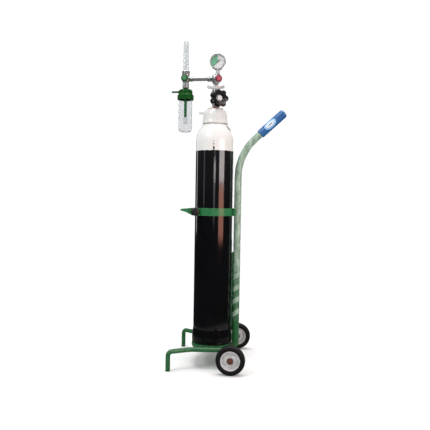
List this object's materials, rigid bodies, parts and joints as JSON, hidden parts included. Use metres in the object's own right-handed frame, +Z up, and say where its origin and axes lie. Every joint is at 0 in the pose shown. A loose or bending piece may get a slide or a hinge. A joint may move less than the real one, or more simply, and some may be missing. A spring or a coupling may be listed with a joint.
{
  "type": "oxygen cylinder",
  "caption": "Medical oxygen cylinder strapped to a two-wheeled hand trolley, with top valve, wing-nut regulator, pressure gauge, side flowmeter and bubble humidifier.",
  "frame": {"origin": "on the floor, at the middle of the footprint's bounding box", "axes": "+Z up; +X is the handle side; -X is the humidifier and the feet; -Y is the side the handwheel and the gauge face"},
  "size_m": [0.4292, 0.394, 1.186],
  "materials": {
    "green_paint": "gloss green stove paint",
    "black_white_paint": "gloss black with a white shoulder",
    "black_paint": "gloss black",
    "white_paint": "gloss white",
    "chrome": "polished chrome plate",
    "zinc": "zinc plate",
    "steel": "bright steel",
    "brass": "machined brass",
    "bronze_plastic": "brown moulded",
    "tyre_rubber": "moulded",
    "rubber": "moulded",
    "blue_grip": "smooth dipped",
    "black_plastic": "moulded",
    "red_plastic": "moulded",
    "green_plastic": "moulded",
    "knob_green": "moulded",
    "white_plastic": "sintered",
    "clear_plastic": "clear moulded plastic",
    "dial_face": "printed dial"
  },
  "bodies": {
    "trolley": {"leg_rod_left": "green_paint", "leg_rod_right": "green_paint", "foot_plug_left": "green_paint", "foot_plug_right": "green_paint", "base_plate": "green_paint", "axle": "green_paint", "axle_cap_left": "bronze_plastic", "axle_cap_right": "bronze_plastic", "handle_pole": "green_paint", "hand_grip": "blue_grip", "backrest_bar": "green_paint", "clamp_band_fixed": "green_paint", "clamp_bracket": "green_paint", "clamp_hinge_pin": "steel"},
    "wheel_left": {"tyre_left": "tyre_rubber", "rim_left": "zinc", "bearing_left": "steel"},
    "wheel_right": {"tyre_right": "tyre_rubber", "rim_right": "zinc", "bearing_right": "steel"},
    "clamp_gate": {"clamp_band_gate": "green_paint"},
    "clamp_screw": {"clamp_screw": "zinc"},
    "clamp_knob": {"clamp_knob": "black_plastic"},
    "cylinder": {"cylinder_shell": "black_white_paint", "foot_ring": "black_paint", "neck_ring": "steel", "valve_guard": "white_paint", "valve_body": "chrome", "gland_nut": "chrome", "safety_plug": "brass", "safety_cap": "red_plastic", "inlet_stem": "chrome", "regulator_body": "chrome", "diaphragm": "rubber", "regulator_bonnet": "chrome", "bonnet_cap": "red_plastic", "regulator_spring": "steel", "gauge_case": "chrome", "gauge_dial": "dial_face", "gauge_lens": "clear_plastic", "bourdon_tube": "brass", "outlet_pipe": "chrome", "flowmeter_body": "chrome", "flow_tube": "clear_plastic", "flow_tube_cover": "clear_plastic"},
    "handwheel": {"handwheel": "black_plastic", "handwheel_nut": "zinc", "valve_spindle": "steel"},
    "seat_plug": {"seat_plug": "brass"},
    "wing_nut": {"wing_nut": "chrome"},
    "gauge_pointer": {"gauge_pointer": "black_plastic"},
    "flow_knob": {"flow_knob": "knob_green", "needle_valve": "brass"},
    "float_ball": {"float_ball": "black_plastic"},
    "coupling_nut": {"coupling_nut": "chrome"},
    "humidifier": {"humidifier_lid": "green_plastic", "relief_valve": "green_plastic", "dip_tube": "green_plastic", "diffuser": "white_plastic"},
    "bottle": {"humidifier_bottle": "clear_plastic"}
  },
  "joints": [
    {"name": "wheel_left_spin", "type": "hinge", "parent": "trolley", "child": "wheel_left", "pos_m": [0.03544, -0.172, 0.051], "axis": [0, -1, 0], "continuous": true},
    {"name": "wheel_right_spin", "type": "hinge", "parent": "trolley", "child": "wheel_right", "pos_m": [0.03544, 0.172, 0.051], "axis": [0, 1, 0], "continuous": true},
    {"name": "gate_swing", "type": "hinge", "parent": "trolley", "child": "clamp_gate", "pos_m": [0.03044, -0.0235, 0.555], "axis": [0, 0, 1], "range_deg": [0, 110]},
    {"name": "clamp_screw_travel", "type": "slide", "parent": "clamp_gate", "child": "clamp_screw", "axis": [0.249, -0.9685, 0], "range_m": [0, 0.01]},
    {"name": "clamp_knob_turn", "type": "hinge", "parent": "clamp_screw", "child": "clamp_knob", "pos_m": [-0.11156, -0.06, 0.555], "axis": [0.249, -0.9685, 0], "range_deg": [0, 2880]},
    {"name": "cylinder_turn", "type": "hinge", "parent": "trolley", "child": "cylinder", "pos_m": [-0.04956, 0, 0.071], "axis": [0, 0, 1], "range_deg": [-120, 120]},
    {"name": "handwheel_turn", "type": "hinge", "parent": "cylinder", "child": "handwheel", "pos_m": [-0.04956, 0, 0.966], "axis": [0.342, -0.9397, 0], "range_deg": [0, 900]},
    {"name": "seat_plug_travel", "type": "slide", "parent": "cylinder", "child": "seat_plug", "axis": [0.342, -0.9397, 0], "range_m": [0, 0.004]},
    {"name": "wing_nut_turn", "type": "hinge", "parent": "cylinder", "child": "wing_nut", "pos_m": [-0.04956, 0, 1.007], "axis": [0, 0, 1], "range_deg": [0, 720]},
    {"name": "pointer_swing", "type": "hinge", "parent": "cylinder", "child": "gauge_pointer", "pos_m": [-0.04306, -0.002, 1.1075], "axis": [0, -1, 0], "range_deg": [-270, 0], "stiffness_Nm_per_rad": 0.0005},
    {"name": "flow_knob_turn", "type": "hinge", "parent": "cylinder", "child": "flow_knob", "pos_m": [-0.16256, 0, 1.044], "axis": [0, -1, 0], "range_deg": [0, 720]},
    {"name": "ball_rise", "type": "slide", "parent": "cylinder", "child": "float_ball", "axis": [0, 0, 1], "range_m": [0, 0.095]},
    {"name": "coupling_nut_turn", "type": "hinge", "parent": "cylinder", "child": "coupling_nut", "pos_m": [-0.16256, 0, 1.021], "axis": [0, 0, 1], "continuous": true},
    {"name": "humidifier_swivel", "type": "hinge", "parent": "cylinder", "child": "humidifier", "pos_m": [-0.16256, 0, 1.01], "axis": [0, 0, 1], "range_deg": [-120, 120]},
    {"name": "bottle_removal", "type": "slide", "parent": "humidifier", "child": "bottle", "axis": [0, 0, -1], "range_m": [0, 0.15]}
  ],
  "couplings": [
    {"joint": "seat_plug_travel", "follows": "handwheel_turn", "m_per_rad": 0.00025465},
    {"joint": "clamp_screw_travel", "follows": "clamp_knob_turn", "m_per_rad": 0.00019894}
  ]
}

━━━━━━━━━━━━━━━━

All of the material above needs to be copied exactly.

Result for this task =
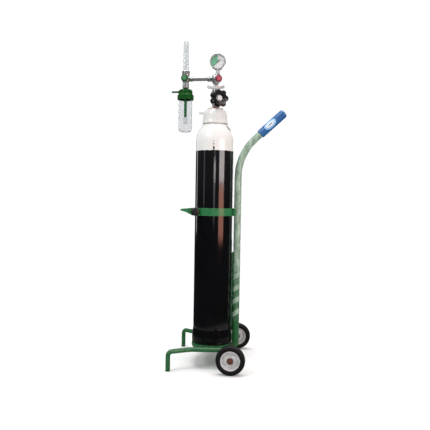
List this object's materials, rigid bodies, parts and joints as JSON, hidden parts included. Use metres in the object's own right-handed frame, +Z up, and say where its origin and axes lie. Every joint is at 0 in the pose shown. A loose or bending piece may get a slide or a hinge. A joint may move less than the real one, or more simply, and some may be missing. A spring or a coupling may be listed with a joint.
{
  "type": "oxygen cylinder",
  "caption": "Medical oxygen cylinder strapped to a two-wheeled hand trolley, with top valve, wing-nut regulator, pressure gauge, side flowmeter and bubble humidifier.",
  "frame": {"origin": "on the floor, at the middle of the footprint's bounding box", "axes": "+Z up; +X is the handle side; -X is the humidifier and the feet; -Y is the side the handwheel and the gauge face"},
  "size_m": [0.4292, 0.394, 1.186],
  "materials": {
    "green_paint": "gloss green stove paint",
    "black_white_paint": "gloss black with a white shoulder",
    "black_paint": "gloss black",
    "white_paint": "gloss white",
    "chrome": "polished chrome plate",
    "zinc": "zinc plate",
    "steel": "bright steel",
    "brass": "machined brass",
    "bronze_plastic": "brown moulded",
    "tyre_rubber": "moulded",
    "rubber": "moulded",
    "blue_grip": "smooth dipped",
    "black_plastic": "moulded",
    "red_plastic": "moulded",
    "green_plastic": "moulded",
    "knob_green": "moulded",
    "white_plastic": "sintered",
    "clear_plastic": "clear moulded plastic",
    "dial_face": "printed dial"
  },
  "bodies": {
    "trolley": {"leg_rod_left": "green_paint", "leg_rod_right": "green_paint", "foot_plug_left": "green_paint", "foot_plug_right": "green_paint", "base_plate": "green_paint", "axle": "green_paint", "axle_cap_left": "bronze_plastic", "axle_cap_right": "bronze_plastic", "handle_pole": "green_paint", "hand_grip": "blue_grip", "backrest_bar": "green_paint", "clamp_band_fixed": "green_paint", "clamp_bracket": "green_paint", "clamp_hinge_pin": "steel"},
    "wheel_left": {"tyre_left": "tyre_rubber", "rim_left": "zinc", "bearing_left": "steel"},
    "wheel_right": {"tyre_right": "tyre_rubber", "rim_right": "zinc", "bearing_right": "steel"},
    "clamp_gate": {"clamp_band_gate": "green_paint"},
    "clamp_screw": {"clamp_screw": "zinc"},
    "clamp_knob": {"clamp_knob": "black_plastic"},
    "cylinder": {"cylinder_shell": "black_white_paint", "foot_ring": "black_paint", "neck_ring": "steel", "valve_guard": "white_paint", "valve_body": "chrome", "gland_nut": "chrome", "safety_plug": "brass", "safety_cap": "red_plastic", "inlet_stem": "chrome", "regulator_body": "chrome", "diaphragm": "rubber", "regulator_bonnet": "chrome", "bonnet_cap": "red_plastic", "regulator_spring": "steel", "gauge_case": "chrome", "gauge_dial": "dial_face", "gauge_lens": "clear_plastic", "bourdon_tube": "brass", "outlet_pipe": "chrome", "flowmeter_body": "chrome", "flow_tube": "clear_plastic", "flow_tube_cover": "clear_plastic"},
    "handwheel": {"handwheel": "black_plastic", "handwheel_nut": "zinc", "valve_spindle": "steel"},
    "seat_plug": {"seat_plug": "brass"},
    "wing_nut": {"wing_nut": "chrome"},
    "gauge_pointer": {"gauge_pointer": "black_plastic"},
    "flow_knob": {"flow_knob": "knob_green", "needle_valve": "brass"},
    "float_ball": {"float_ball": "black_plastic"},
    "coupling_nut": {"coupling_nut": "chrome"},
    "humidifier": {"humidifier_lid": "green_plastic", "relief_valve": "green_plastic", "dip_tube": "green_plastic", "diffuser": "white_plastic"},
    "bottle": {"humidifier_bottle": "clear_plastic"}
  },
  "joints": [
    {"name": "wheel_left_spin", "type": "hinge", "parent": "trolley", "child": "wheel_left", "pos_m": [0.03544, -0.172, 0.051], "axis": [0, -1, 0], "continuous": true},
    {"name": "wheel_right_spin", "type": "hinge", "parent": "trolley", "child": "wheel_right", "pos_m": [0.03544, 0.172, 0.051], "axis": [0, 1, 0], "continuous": true},
    {"name": "gate_swing", "type": "hinge", "parent": "trolley", "child": "clamp_gate", "pos_m": [0.03044, -0.0235, 0.555], "axis": [0, 0, 1], "range_deg": [0, 110]},
    {"name": "clamp_screw_travel", "type": "slide", "parent": "clamp_gate", "child": "clamp_screw", "axis": [0.249, -0.9685, 0], "range_m": [0, 0.01]},
    {"name": "clamp_knob_turn", "type": "hinge", "parent": "clamp_screw", "child": "clamp_knob", "pos_m": [-0.11156, -0.06, 0.555], "axis": [0.249, -0.9685, 0], "range_deg": [0, 2880]},
    {"name": "cylinder_turn", "type": "hinge", "parent": "trolley", "child": "cylinder", "pos_m": [-0.04956, 0, 0.071], "axis": [0, 0, 1], "range_deg": [-120, 120]},
    {"name": "handwheel_turn", "type": "hinge", "parent": "cylinder", "child": "handwheel", "pos_m": [-0.04956, 0, 0.966], "axis": [0.342, -0.9397, 0], "range_deg": [0, 900]},
    {"name": "seat_plug_travel", "type": "slide", "parent": "cylinder", "child": "seat_plug", "axis": [0.342, -0.9397, 0], "range_m": [0, 0.004]},
    {"name": "wing_nut_turn", "type": "hinge", "parent": "cylinder", "child": "wing_nut", "pos_m": [-0.04956, 0, 1.007], "axis": [0, 0, 1], "range_deg": [0, 720]},
    {"name": "pointer_swing", "type": "hinge", "parent": "cylinder", "child": "gauge_pointer", "pos_m": [-0.04306, -0.002, 1.1075], "axis": [0, -1, 0], "range_deg": [-270, 0], "stiffness_Nm_per_rad": 0.0005},
    {"name": "flow_knob_turn", "type": "hinge", "parent": "cylinder", "child": "flow_knob", "pos_m": [-0.16256, 0, 1.044], "axis": [0, -1, 0], "range_deg": [0, 720]},
    {"name": "ball_rise", "type": "slide", "parent": "cylinder", "child": "float_ball", "axis": [0, 0, 1], "range_m": [0, 0.095]},
    {"name": "coupling_nut_turn", "type": "hinge", "parent": "cylinder", "child": "coupling_nut", "pos_m": [-0.16256, 0, 1.021], "axis": [0, 0, 1], "continuous": true},
    {"name": "humidifier_swivel", "type": "hinge", "parent": "cylinder", "child": "humidifier", "pos_m": [-0.16256, 0, 1.01], "axis": [0, 0, 1], "range_deg": [-120, 120]},
    {"name": "bottle_removal", "type": "slide", "parent": "humidifier", "child": "bottle", "axis": [0, 0, -1], "range_m": [0, 0.15]}
  ],
  "couplings": [
    {"joint": "seat_plug_travel", "follows": "handwheel_turn", "m_per_rad": 0.00025465},
    {"joint": "clamp_screw_travel", "follows": "clamp_knob_turn", "m_per_rad": 0.00019894}
  ]
}